Apesar do fato de - na opinião deste articulista - o objetivo principal atualmente seja derrotar a extrema direita e jogar o bolsonarismo na lata de lixo da história, em articulação com a defesa do Brasil frente aos ataques à soberania e interesses nacionais, passando por nova vitória de Lula em 2026, a construção de novas maiorias políticas e sociais pautadas pelos interesses nacionais e do povo brasileiro depende também da promoção da diversidade de produção midiática, baseada em real pluralidade de ideias, perspectivas ideológicas e representação de setores populares e da classe trabalhadora, com enfrentamento do oligopólio da mídia. É até natural jornal burguês refletir as opções editoriais dos donos, o problema é que a liberdade de imprensa parece restrita na prática aos detentores do poder econômico.

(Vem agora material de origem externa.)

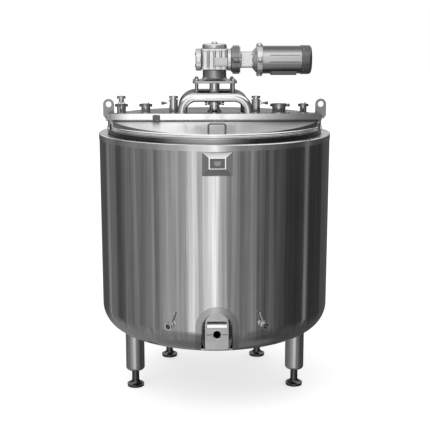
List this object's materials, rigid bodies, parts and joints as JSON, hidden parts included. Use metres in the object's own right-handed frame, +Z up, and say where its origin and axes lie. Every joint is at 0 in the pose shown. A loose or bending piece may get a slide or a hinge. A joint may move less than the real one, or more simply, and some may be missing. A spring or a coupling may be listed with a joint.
{
  "type": "bulk milk tank",
  "caption": "Upright insulated stainless milk tank with half-moon lid, bridge-mounted geared agitator motor, front outlet block and levelling feet.",
  "frame": {"origin": "on the floor at the tank axis", "axes": "+Z up along the tank axis, -Y front with the outlet and the lid, +X towards the motor"},
  "size_m": [1.3038, 1.3427, 1.978],
  "materials": {
    "shell_steel": "brushed upright",
    "trim_steel": "satin, formed and welded on",
    "top_steel": "satin",
    "neck_steel": "dull, in the shade of the rim",
    "lid_steel": "satin panel with a polished rim",
    "beam_steel": "satin, brushed along its length",
    "handle_steel": "dull polished rod",
    "vessel_steel": "satin",
    "recess_steel": "satin",
    "block_steel": "bead blasted",
    "lug_steel": "cut plate, satin",
    "polished_steel": "polished",
    "clamp_steel": "cast and polished",
    "leg_steel": "brushed lengthwise",
    "foot_steel": "turned",
    "foot_rubber": "matt black",
    "gasket_rubber": "matt grey",
    "foam": "rigid foam",
    "plate_metal": "satin",
    "gear_paint": "silver-grey paint on a casting",
    "motor_metal": "satin",
    "fan_cover_metal": "painted",
    "machine_steel": "machined"
  },
  "bodies": {
    "tank": {"outer_shell": "shell_steel", "base_plate": "shell_steel", "recess_surround": "trim_steel", "nameplate_holder": "trim_steel", "shoulder_ring": "top_steel", "rear_deck": "top_steel", "neck_ring": "neck_steel", "cross_beam": "beam_steel", "inner_vessel": "vessel_steel", "cooling_jacket": "vessel_steel", "support_ring": "vessel_steel", "recess_liner": "recess_steel", "outlet_block_lower": "block_steel", "outlet_block_upper": "block_steel", "lifting_lugs": "lug_steel", "bridge_front": "polished_steel", "bridge_rear": "polished_steel", "seal_housing": "polished_steel", "deck_ferrules": "polished_steel", "relief_valves": "polished_steel", "sample_cocks": "polished_steel", "outlet_pipe": "polished_steel", "spray_ball": "polished_steel", "hinge_pins": "polished_steel", "clamps_and_caps": "clamp_steel", "drive_studs": "clamp_steel", "stud_nuts": "clamp_steel", "bridge_plate": "clamp_steel", "leg_tubes": "leg_steel", "leg_bushes": "leg_steel", "lid_gasket": "gasket_rubber", "insulation": "foam", "nameplate": "plate_metal", "lantern": "gear_paint", "gear_housing": "gear_paint", "gear_covers": "gear_paint", "motor_adapter": "gear_paint", "motor_frame": "motor_metal", "fan_cover": "fan_cover_metal", "bearings": "machine_steel"},
    "foot_front_left": {"spindle_front_left": "foot_steel", "foot_plate_front_left": "foot_steel", "foot_rubber_front_left": "foot_rubber"},
    "foot_front_right": {"spindle_front_right": "foot_steel", "foot_plate_front_right": "foot_steel", "foot_rubber_front_right": "foot_rubber"},
    "foot_rear_left": {"spindle_rear_left": "foot_steel", "foot_plate_rear_left": "foot_steel", "foot_rubber_rear_left": "foot_rubber"},
    "foot_rear_right": {"spindle_rear_right": "foot_steel", "foot_plate_rear_right": "foot_steel", "foot_rubber_rear_right": "foot_rubber"},
    "lid": {"front_lid": "lid_steel", "lid_handle": "handle_steel"},
    "agitator_rotor": {"agitator": "polished_steel"},
    "motor_rotor": {"rotor_and_worm": "machine_steel"},
    "cock_lever_left": {"cock_lever_left": "polished_steel"},
    "relief_lever_left": {"relief_lever_left": "polished_steel"},
    "cock_lever_right": {"cock_lever_right": "polished_steel"},
    "relief_lever_right": {"relief_lever_right": "polished_steel"}
  },
  "joints": [
    {"name": "lid_hinge", "type": "hinge", "parent": "tank", "child": "lid", "pos_m": [0, -0.224, 1.548], "axis": [-1, 0, 0], "range_deg": [0, 85]},
    {"name": "motor_spin", "type": "hinge", "parent": "tank", "child": "motor_rotor", "pos_m": [0, -0.068, 1.879], "axis": [1, 0, 0], "continuous": true},
    {"name": "agitator_spin", "type": "hinge", "parent": "tank", "child": "agitator_rotor", "pos_m": [0, 0, 0.7], "axis": [0, 0, 1], "continuous": true},
    {"name": "cock_turn_left", "type": "hinge", "parent": "tank", "child": "cock_lever_left", "pos_m": [-0.24878, -0.61887, 0.525], "axis": [-0.373, -0.9278, 0], "range_deg": [0, 90]},
    {"name": "cock_turn_right", "type": "hinge", "parent": "tank", "child": "cock_lever_right", "pos_m": [0.24878, -0.61887, 0.525], "axis": [-0.373, 0.9278, 0], "range_deg": [0, 90]},
    {"name": "relief_lift_left", "type": "hinge", "parent": "tank", "child": "relief_lever_left", "pos_m": [-0.262, 0, 1.636], "axis": [0, 1, 0], "range_deg": [0, 30]},
    {"name": "relief_lift_right", "type": "hinge", "parent": "tank", "child": "relief_lever_right", "pos_m": [0.265, 0, 1.636], "axis": [0, -1, 0], "range_deg": [0, 30]},
    {"name": "levelling_front_left", "type": "slide", "parent": "tank", "child": "foot_front_left", "axis": [0, 0, 1], "range_m": [-0.03, 0.03]},
    {"name": "levelling_front_right", "type": "slide", "parent": "tank", "child": "foot_front_right", "axis": [0, 0, 1], "range_m": [-0.03, 0.03]},
    {"name": "levelling_rear_left", "type": "slide", "parent": "tank", "child": "foot_rear_left", "axis": [0, 0, 1], "range_m": [-0.03, 0.03]},
    {"name": "levelling_rear_right", "type": "slide", "parent": "tank", "child": "foot_rear_right", "axis": [0, 0, 1], "range_m": [-0.03, 0.03]}
  ],
  "couplings": [
    {"joint": "agitator_spin", "follows": "motor_spin", "ratio": 0.028571}
  ]
}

Neste sentido, o fortalecimento da mídia alternativa, de esquerda ou contra-hegemônica é indispensável, e não pode mais ser adiado, já que o esforço para conquistar "mentes e corações" de contingentes populares seduzidos pela extrema direita ou pelo bolsonarismo deve ser o de escancarar a perspectiva antipovo e antinacional dessa escória inimiga dos direitos do povo, mas principalmente oferecer propostas de esperança de vida melhor e próspera em um projeto nacional de desenvolvimento soberano, democrático, inclusivo e socialmente mais justo. A consolidação de um sistema público de comunicação forte e diverso também ajudaria a reduzir o predomínio absoluto da mídia corporativa. Hoje, na comunicação, a contradição principal das forças democráticas é com o domínio das Big Techs, mas velhos desafios seguem vivos. O questionamento aos dogmas ideológicos neoliberais fixados pela burguesia como se fossem expressões da verdade absoluta, reflexos diretos da ordem natural ou da suposta natureza capitalista eterna da sociedade também está na ordem do dia.